Let $\delta$ be s.t. $(\delta/2)^{1/3}-(-\delta/2)^{1/3}<\epsilon$ and $S$ s.t. $m(S)<\delta$. We can show $$ \int_{S}\frac{1}{3}\vert s^{-2/3}\vert ds\leq \int_{-\delta/2}^{\delta/2}\frac{1}{3}\vert s^{-2/3}\vert ds=(\delta/2)^{1/3}-(-\delta/2)^{1/3}<\epsilon $$ (ie, the "worst case" is $S=(-\delta/2,\delta/2)$). This shows $f$ absolutely continuous.

Answer 2

For completeness, I'll add to Nate's answer by showing $g'(0)=0$. By definition, $$g'(0)=\lim_{x \rightarrow 0} \frac{g(x)-g(0)}{x}=\lim_{x \rightarrow 0} \frac{g(x)}{x}=\lim_{x \rightarrow 0} \frac{x^2 \cos(\frac{\pi}{2x})}{x}$$ Since $-1 \leq \cos (\frac{\pi}{2x}) \leq 1 \implies -x \leq x\cos (\frac{\pi}{2x}) \leq x $ and by squeeze theorem, we are done.
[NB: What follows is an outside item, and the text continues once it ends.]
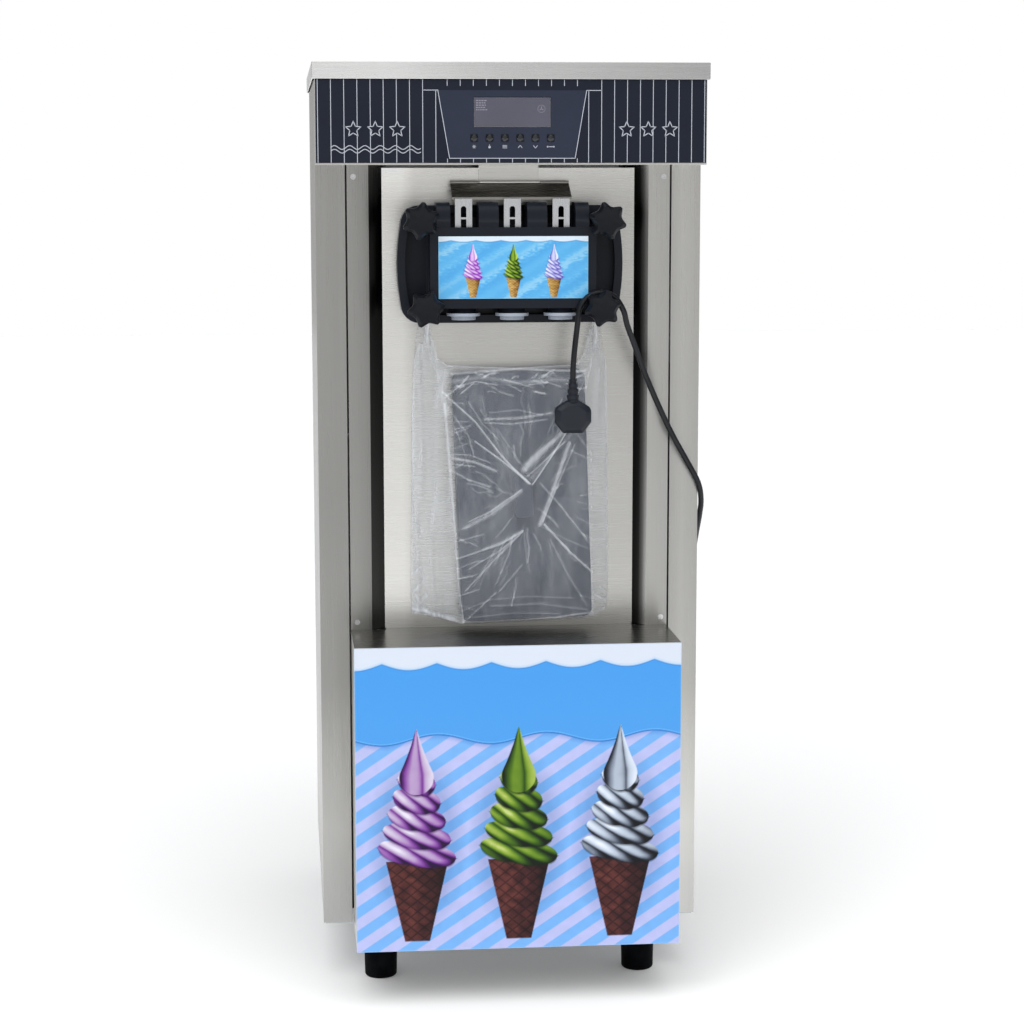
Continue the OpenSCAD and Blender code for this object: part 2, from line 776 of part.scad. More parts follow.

For (1), an easier way is presented in Proof that $\sqrt x$ is absolutely continuous. but the proof essentially follows through: if $0<t\leq x < y$, then $(y-t)^{1/3}-(x-t)^{1/3} \geq y^{1/3}-x^{1/3}$ since $f'(t)=\frac{1}{3(x-t)^{1/3}}-\frac{1}{3(y-t)^{1/3}}\geq 0$ for $f(t)=(y-t)^{1/3}+(x-t)^{1/3}$ and now, for a given $\epsilon>0$, choose $\delta = \epsilon^3$ and shift your disjoint intervals, as done in the link.